Ciência 360

Liderança e mundo acadêmico: uma crônica personalíssima

Reflexões sobre liderança: uma crônica

Dr. Marco Aurélio Borges Costa | Professor e Coordenador do mestrado em Segurança Pública | Universidade Vila Velha | 15/03/2023 23:22

Conheci pessoas que desde muito jovens desejavam ser líderes. Alguns foram bem sucedidos, outros nem tanto. Mas conheci pessoas que, por sua vez, se tornaram líderes por convocação da vida. Me encaixo no segundo grupo.

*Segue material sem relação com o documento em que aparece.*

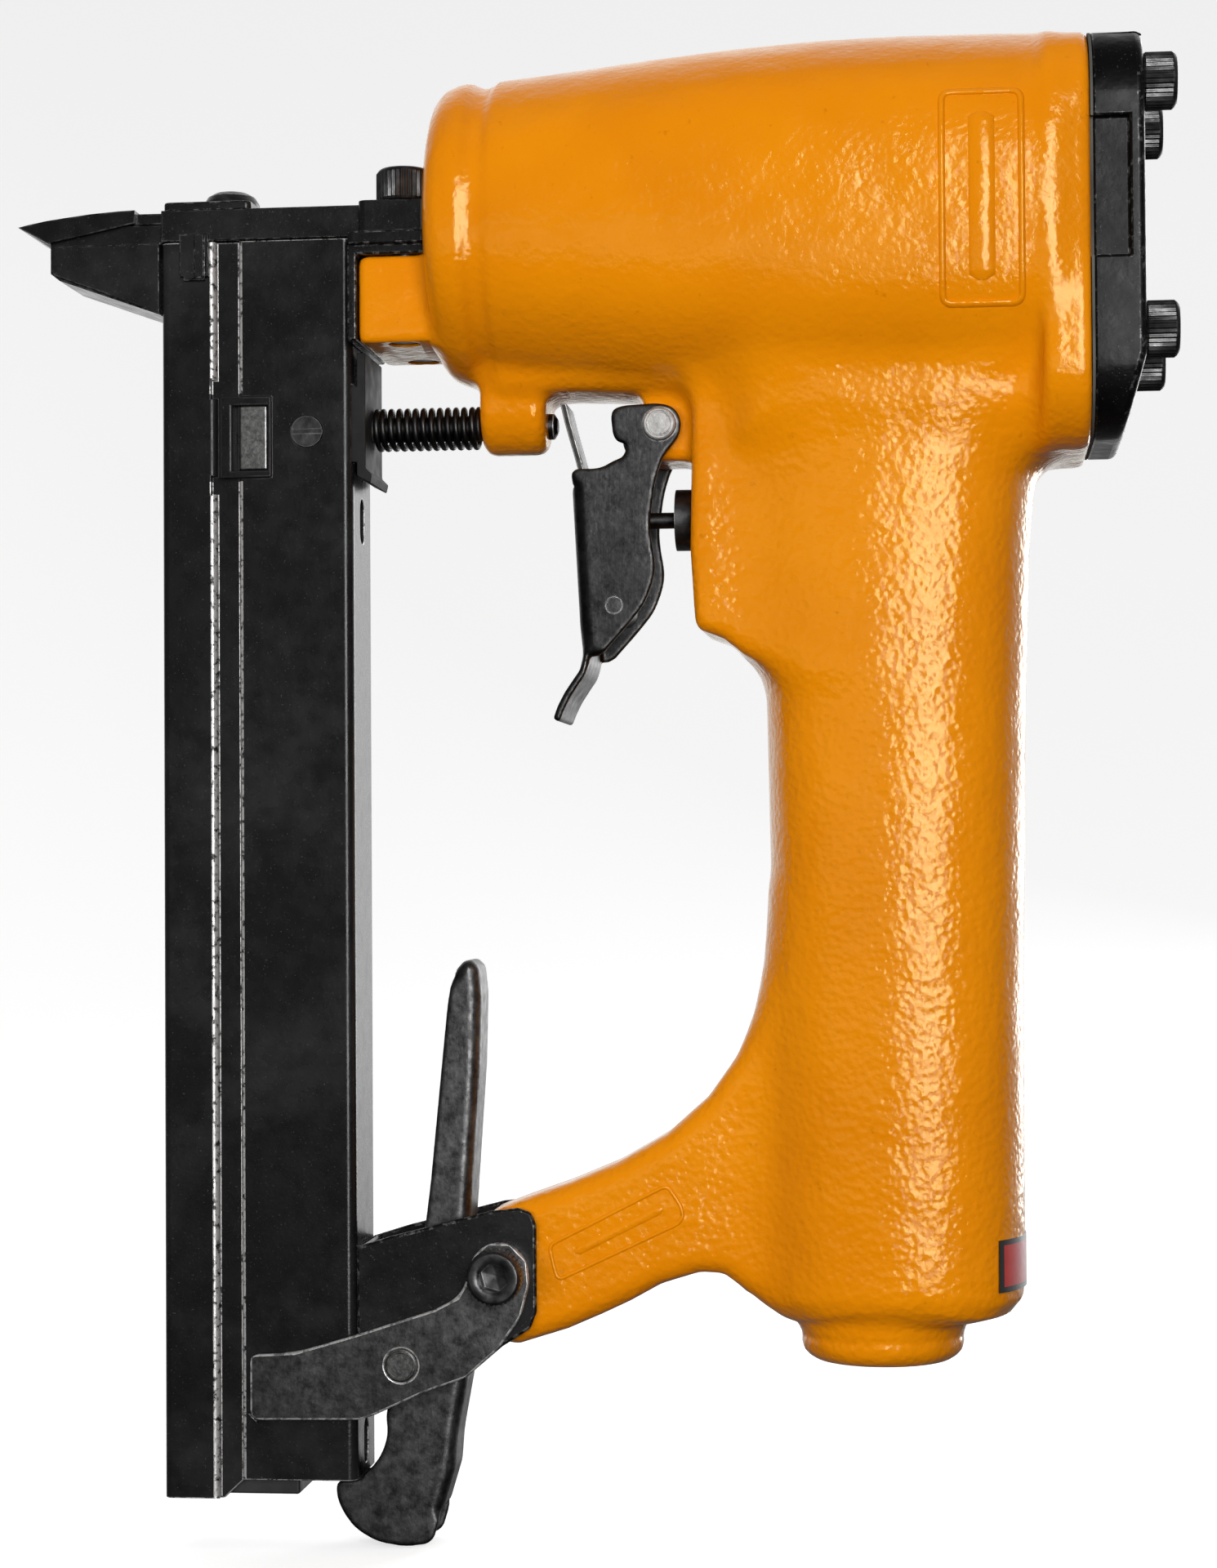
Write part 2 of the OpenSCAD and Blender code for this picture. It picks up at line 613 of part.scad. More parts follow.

Já na adolescência a inconstância paterna me convocou a assumir algumas funções familiares que, embora sendo o filho mais velho, não seriam, exatamente, da minha alçada.

 

Na igreja em que cresci, não obstante fugisse de eleições ou cargos formais, não raro era nomeado para funções de liderança. Alguns anos depois, convocado ao serviço militar, esperava, discreto, cumprir meu período como disciplinado soldado. Minha expectativa não se cumpriu e recebi ordens de me candidatar a Cabo. Sendo aprovado, passei a exercer funções de comando e liderança. Tudo correu razoavelmente bem, mesmo quando precisei expulsar um soldado por manuseio inadequado do armamento durante a guarda noturna. Felizmente recebi todo o apoio (inclusive tático) do comandante para minha decisão.

 

Um pouco depois trabalhei como assessor em um dos projetos de uma organização não governamental que tinha por objetivo o planejamento estratégico de minha querida cidade – Cachoeiro de Itapemirim –coordenado à época pelo atual vice-governador. Diante de algumas baixas na equipe, acabei convocado a assumir a liderança do projeto. Entreguei o produto sem muitos percalços, com um ou outro eventual episódio de inexperiência em lidar com a vida política, razoáveis para a idade que então contava.

 

Nesse momento estou coordenador do Mestrado em Segurança Pública da Universidade Vila Velha. Dessas poucas experiências, elaborei algumas reflexões que me confortam nos momentos em que me questiono acerca de como me conduzir diante dessas convocações da vida. A primeira é que o líder precisa acreditar na direção para qual lidera o grupo. Um padre ateu não produz simpatia em seus liderados, assim como um cientista líder de um grupo de pesquisadores que duvida dos benefícios da pesquisa, da ciência, para a vida das pessoas; para sua própria vida e de seu grupo. A segunda é a necessidade de transparência. O grupo espera sinceridade do líder. Minhas experiências e leituras indicam que o líder tem muito mais apoio quando compartilha honestamente com o grupo as suas dificuldades individuais e as dificuldades pelas quais o grupo passa naquele momento. A sinceridade angaria apoio nos momentos difíceis. Esconder a verdade produz decepção e perda da legitimidade da liderança quando o castelo de cartas se desfaz.  Um terceiro ponto diz respeito ao conhecimento que o líder deve ter das atividades – e dificuldades – que os membros do grupo passam no cotidiano das suas vidas em relação às ações ligadas à existência do próprio grupo. Um técnico de futebol que já atuou como jogador sabe a tensão que é uma final de campeonato e vai entender e saber lidar com a ansiedade do atleta. Um professor doutor sabe o que é defender uma dissertação ou uma tese diante de uma banca e, por isso, possui as melhores condições para liderar jovens pesquisadores que irão passar por esse momento. Minha quarta observação é que um bom líder é um bom liderado. O líder precisa estar sempre pronto a ser liderado, seja no mesmo grupo onde é líder ou em outros grupos dos quais faça parte. Para liderar bem é fundamental saber ser liderado, conhecer a experiência de ser liderado e, assim, saber se colocar no lugar dos membros do grupo que lidera.

 

Observo, ainda, que um líder precisa ter a noção – um tanto zen – da impermanência da vida. Ciclos de liderança começam e terminam, como tudo na vida. O apego a funções de liderança compromete a legitimidade da própria liderança, produzindo conflitos, disputas e desarmonia. Essas reflexões são – certamente – temporárias e, creio que com o tempo, se enriquecerão com novas experiências que hão de vir. Mas, como última observação, que liderar é um movimento da vida. Não há que se subestimar nem que se superestimar. Há que se comprometer com o bem geral, sempre o objetivo supremo que deve orientar a conduta de quem está à frente da fila, mas também dos que vêm a seguir.